_Problem to work on_
Return the lines exactly as they stand, from the first of the material through the line containing "and a glaze.".

_Dataset excerpt_

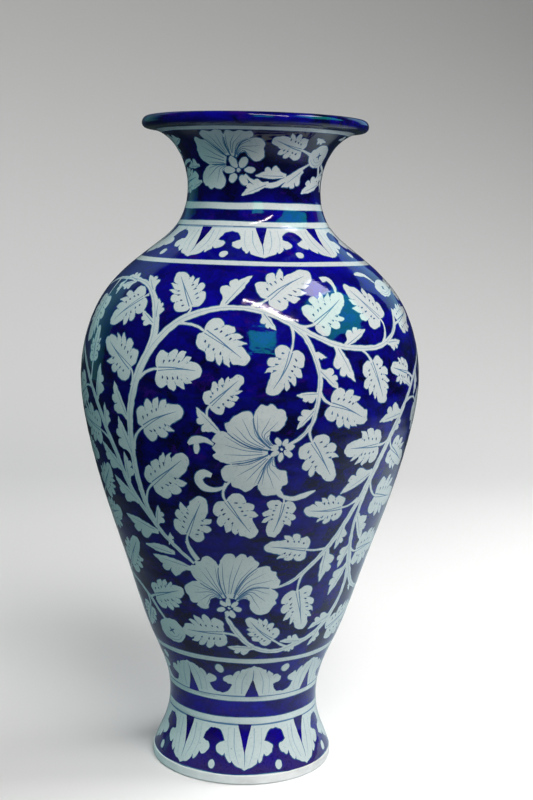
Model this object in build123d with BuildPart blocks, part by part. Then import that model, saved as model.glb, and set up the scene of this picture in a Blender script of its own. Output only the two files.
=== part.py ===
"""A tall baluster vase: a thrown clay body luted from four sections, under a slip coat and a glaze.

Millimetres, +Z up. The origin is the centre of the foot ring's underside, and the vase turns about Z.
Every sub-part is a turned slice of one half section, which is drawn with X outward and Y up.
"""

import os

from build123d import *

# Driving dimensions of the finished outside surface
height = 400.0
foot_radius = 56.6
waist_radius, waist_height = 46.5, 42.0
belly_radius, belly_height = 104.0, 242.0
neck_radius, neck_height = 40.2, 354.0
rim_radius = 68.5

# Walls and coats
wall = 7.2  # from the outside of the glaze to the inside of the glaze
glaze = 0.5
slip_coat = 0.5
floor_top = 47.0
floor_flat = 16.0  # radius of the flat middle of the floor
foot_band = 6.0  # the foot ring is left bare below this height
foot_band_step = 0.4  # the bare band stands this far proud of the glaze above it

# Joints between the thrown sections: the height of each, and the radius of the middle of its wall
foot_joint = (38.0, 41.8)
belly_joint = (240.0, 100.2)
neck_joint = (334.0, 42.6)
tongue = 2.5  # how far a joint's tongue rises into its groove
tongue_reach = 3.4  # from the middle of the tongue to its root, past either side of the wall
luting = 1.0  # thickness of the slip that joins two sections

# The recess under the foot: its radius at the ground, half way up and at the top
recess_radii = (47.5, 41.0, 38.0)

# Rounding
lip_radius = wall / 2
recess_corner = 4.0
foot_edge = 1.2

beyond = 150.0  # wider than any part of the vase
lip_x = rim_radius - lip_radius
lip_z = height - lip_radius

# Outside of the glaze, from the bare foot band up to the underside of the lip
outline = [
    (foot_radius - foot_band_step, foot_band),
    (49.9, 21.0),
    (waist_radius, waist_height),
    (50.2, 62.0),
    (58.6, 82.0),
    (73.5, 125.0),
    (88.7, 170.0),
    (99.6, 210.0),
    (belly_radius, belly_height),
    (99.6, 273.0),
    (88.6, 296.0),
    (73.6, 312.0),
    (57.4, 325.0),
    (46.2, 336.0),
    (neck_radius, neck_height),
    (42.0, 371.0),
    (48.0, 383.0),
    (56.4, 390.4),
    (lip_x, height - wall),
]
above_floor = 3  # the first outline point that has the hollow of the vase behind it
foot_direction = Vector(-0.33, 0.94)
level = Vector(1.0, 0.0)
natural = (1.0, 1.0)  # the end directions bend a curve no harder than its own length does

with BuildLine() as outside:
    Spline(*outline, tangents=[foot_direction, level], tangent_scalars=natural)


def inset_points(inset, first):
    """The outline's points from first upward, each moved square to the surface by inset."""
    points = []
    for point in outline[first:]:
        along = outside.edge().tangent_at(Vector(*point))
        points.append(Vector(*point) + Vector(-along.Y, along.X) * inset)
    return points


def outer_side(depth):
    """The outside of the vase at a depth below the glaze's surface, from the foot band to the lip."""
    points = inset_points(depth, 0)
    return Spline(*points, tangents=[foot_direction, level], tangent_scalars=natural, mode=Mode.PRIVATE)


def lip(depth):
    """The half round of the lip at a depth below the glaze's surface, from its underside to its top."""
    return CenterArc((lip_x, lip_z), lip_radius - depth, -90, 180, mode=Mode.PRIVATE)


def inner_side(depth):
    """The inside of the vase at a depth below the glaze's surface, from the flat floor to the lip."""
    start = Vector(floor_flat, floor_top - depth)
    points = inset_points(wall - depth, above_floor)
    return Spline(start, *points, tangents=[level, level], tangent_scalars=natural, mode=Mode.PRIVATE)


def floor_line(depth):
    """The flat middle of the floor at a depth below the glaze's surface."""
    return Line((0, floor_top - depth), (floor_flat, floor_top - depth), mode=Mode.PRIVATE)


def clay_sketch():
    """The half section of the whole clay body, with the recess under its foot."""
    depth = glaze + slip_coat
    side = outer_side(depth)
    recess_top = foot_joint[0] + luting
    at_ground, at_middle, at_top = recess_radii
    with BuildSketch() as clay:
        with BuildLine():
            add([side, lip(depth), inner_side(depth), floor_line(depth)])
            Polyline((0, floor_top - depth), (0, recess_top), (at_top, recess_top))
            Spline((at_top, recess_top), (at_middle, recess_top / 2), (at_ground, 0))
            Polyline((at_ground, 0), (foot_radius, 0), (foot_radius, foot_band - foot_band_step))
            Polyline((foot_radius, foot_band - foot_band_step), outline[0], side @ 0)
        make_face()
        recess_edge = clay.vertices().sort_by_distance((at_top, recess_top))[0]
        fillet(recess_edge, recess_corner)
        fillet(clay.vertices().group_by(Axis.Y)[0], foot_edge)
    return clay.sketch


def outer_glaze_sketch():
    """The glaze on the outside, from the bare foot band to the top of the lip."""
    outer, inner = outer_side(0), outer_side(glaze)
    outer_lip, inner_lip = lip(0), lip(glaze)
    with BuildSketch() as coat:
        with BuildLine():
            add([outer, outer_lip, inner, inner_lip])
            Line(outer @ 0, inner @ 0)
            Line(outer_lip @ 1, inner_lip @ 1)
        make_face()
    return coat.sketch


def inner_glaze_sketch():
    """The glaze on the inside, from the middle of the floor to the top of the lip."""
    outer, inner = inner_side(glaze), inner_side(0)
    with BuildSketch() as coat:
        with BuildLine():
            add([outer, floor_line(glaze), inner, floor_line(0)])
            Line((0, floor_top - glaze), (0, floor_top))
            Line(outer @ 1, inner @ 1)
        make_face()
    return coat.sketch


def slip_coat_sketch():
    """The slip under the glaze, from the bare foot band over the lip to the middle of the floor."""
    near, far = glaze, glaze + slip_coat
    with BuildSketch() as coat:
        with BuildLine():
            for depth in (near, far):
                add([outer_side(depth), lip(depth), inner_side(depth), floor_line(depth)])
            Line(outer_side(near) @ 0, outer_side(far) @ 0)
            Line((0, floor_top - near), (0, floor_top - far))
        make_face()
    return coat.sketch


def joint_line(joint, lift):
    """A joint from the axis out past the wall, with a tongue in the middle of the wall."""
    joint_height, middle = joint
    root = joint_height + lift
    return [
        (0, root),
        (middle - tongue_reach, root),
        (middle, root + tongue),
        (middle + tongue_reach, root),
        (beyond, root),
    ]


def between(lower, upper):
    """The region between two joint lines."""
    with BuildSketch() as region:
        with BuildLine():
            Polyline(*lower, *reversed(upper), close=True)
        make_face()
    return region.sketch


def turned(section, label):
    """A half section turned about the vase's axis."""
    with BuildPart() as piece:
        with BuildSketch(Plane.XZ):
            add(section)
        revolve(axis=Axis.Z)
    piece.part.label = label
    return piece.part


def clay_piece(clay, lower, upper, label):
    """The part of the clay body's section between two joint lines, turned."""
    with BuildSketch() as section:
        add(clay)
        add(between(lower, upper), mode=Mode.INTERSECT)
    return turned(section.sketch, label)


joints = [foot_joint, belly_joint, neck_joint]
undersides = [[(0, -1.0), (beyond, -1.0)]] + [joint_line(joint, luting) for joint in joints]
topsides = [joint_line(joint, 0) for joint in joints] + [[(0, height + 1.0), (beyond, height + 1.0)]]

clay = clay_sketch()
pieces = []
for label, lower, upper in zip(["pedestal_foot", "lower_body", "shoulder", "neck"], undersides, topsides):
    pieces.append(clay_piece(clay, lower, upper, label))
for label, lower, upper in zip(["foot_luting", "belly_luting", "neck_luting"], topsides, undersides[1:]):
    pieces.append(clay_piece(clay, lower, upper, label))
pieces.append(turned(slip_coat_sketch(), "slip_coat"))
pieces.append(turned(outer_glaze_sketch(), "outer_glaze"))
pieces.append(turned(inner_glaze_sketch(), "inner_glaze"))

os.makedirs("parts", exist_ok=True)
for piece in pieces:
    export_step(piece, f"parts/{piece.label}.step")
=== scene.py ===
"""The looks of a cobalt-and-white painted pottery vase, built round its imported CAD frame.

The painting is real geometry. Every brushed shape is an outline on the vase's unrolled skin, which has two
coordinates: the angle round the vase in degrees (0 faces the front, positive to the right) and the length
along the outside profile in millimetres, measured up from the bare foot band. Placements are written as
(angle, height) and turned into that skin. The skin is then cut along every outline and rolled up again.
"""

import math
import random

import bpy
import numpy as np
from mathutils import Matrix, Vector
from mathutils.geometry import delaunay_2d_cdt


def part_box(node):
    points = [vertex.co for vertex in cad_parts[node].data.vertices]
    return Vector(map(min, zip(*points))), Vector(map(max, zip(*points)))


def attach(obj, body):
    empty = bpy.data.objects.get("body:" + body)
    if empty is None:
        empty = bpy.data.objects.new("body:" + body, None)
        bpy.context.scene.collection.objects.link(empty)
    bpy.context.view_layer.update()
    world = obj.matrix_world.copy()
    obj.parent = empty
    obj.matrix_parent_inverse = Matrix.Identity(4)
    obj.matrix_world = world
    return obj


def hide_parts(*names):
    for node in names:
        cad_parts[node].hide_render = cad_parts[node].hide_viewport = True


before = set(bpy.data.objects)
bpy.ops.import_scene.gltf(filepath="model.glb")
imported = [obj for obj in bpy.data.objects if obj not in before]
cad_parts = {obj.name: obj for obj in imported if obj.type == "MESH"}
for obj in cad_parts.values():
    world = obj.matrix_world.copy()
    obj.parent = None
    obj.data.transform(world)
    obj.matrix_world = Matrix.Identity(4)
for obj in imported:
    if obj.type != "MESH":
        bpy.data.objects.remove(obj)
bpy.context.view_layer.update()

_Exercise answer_
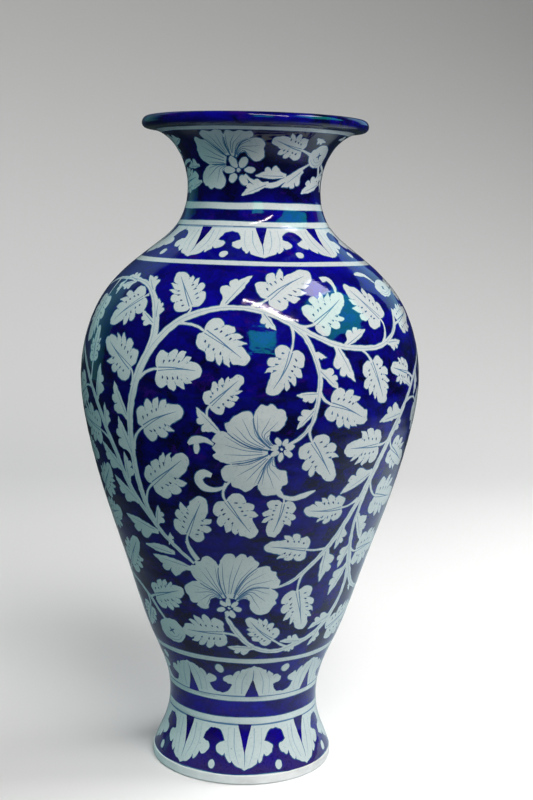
Model this object in build123d with BuildPart blocks, part by part. Then import that model, saved as model.glb, and set up the scene of this picture in a Blender script of its own. Output only the two files.
=== part.py ===
"""A tall baluster vase: a thrown clay body luted from four sections, under a slip coat and a glaze.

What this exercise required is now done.